» **GIVEN REQUEST**:
Restate verbatim the lines between the one holding "Recreate this object" and the one holding "# +Z is up.", both included, and no others.

» **RAW DATA**:
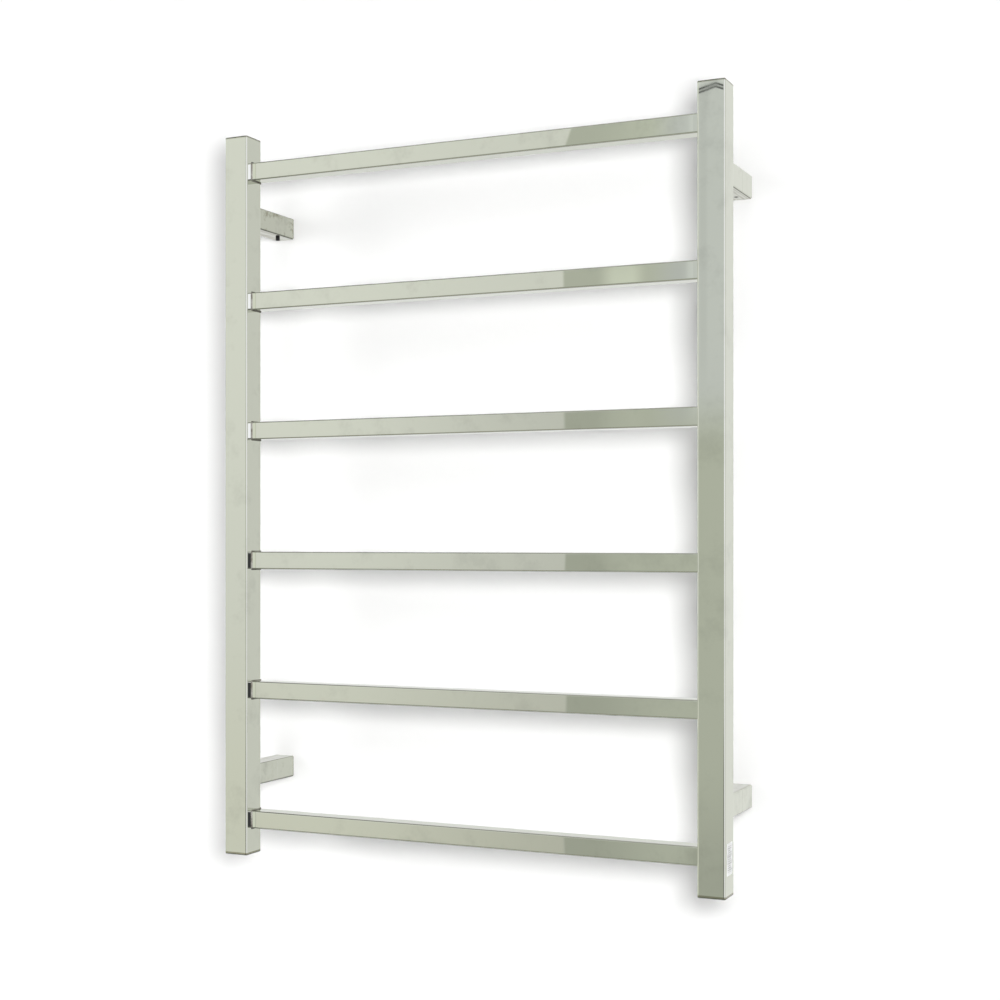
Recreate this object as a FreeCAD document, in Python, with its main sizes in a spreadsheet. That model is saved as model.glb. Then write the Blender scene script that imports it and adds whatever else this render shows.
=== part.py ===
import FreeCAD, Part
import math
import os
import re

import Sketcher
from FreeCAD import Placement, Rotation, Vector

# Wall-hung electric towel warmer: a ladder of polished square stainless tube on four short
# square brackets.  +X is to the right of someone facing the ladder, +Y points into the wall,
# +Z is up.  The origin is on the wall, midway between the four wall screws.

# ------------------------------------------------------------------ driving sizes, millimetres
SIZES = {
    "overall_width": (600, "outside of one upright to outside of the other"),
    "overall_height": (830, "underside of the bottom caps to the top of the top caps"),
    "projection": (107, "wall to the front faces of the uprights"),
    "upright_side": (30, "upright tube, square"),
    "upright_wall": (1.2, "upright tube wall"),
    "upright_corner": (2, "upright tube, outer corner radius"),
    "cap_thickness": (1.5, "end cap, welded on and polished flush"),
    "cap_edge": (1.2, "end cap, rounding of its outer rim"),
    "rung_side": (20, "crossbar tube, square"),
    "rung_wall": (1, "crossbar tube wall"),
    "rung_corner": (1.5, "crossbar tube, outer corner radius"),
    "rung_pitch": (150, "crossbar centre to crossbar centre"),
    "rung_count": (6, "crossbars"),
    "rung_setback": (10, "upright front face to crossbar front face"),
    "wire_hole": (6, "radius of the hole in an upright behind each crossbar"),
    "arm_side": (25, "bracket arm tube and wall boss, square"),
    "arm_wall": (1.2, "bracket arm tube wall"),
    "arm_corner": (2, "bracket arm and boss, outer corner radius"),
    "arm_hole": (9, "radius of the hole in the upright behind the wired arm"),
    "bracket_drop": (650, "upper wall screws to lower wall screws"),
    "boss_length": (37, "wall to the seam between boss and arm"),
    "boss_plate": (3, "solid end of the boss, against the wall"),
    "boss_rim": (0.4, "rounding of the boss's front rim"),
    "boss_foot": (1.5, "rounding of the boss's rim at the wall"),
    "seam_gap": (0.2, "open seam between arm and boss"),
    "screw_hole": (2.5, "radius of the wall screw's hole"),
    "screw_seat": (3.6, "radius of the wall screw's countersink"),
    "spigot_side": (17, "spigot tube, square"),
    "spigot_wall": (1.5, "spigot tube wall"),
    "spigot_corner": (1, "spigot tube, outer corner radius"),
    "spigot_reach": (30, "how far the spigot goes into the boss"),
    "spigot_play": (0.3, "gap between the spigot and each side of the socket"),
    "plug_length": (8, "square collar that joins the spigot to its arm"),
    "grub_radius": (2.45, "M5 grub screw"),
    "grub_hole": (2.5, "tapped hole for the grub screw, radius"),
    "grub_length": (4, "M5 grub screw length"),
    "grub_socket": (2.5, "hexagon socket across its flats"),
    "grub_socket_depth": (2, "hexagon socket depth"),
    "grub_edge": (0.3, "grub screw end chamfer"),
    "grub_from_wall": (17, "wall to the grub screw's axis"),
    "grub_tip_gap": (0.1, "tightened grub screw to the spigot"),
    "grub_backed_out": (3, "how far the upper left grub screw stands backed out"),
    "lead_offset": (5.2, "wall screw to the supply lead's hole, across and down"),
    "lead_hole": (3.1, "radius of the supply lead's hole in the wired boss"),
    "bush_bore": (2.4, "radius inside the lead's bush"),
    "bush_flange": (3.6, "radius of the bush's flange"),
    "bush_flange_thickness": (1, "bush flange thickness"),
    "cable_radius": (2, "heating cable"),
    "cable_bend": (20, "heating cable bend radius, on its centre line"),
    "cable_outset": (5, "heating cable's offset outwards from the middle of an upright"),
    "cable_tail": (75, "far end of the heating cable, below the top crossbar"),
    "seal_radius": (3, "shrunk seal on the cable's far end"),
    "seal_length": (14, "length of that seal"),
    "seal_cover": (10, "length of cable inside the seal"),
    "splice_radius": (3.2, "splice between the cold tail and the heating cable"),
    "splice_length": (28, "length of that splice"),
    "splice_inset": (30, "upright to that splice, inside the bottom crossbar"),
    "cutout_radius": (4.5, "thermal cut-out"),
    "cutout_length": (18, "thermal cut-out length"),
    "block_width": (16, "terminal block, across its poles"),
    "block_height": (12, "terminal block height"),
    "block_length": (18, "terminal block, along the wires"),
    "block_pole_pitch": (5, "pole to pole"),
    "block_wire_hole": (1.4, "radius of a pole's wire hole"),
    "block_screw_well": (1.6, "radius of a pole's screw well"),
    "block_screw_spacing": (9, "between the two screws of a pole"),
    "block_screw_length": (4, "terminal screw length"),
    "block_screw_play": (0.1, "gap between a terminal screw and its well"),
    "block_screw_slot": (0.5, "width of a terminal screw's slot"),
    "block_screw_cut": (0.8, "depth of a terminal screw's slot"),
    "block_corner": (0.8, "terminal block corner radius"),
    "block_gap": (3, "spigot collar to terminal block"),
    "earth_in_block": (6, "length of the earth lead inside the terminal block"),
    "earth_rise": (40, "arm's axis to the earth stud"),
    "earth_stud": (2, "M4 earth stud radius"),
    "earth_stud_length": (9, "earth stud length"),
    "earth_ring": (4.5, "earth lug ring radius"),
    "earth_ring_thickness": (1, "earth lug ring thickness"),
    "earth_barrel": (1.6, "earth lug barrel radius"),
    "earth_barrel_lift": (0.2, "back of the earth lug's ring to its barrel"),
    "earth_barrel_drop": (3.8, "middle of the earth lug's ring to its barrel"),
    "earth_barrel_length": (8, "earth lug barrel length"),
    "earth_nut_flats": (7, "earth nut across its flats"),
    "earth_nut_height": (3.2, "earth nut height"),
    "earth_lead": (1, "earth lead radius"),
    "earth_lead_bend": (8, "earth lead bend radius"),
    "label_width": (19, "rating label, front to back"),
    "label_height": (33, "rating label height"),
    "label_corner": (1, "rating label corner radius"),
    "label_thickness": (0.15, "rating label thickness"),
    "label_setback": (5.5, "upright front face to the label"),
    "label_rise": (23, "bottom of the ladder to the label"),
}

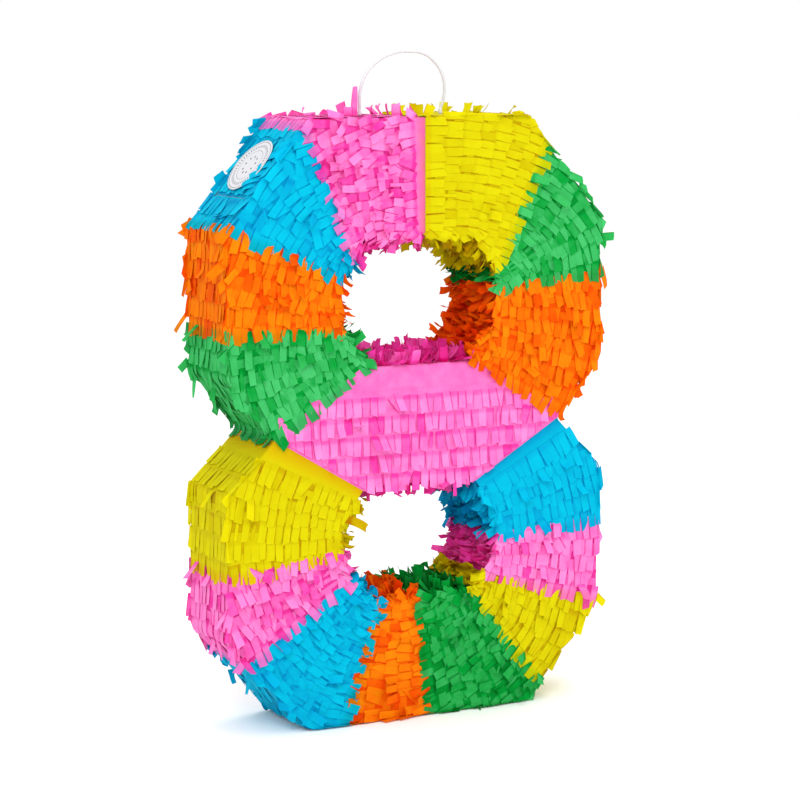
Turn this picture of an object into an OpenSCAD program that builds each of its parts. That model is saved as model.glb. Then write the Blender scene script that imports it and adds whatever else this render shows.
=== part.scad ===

...

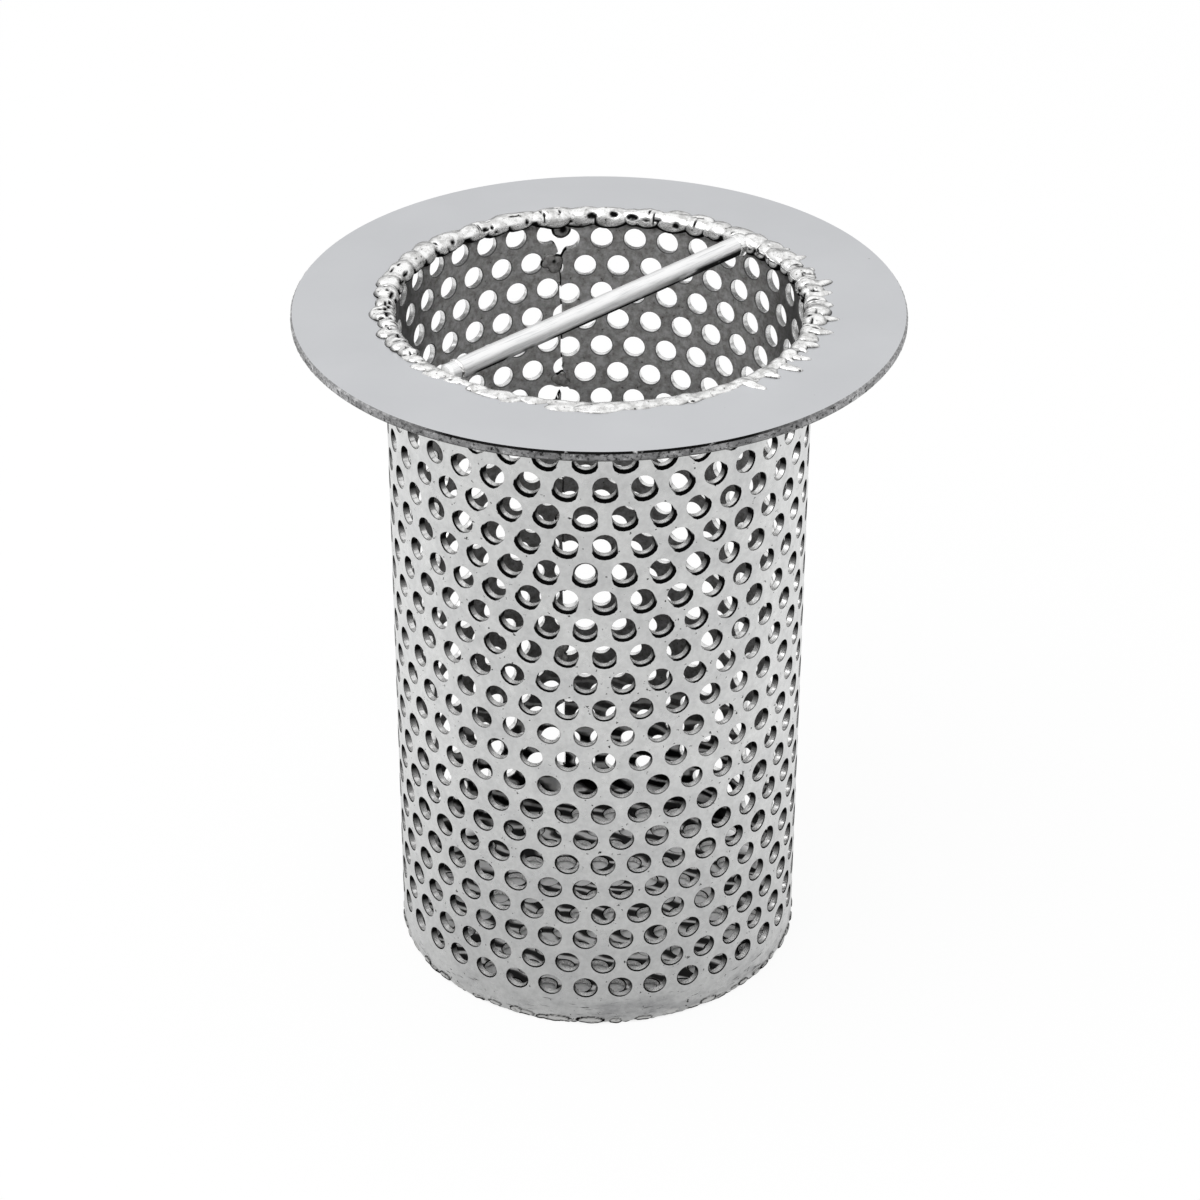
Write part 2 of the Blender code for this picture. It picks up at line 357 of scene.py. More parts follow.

» **TASK ANSWER**:
Recreate this object as a FreeCAD document, in Python, with its main sizes in a spreadsheet. That model is saved as model.glb. Then write the Blender scene script that imports it and adds whatever else this render shows.
=== part.py ===
import FreeCAD, Part
import math
import os
import re

import Sketcher
from FreeCAD import Placement, Rotation, Vector

# Wall-hung electric towel warmer: a ladder of polished square stainless tube on four short
# square brackets.  +X is to the right of someone facing the ladder, +Y points into the wall,
# +Z is up.  The origin is on the wall, midway between the four wall screws.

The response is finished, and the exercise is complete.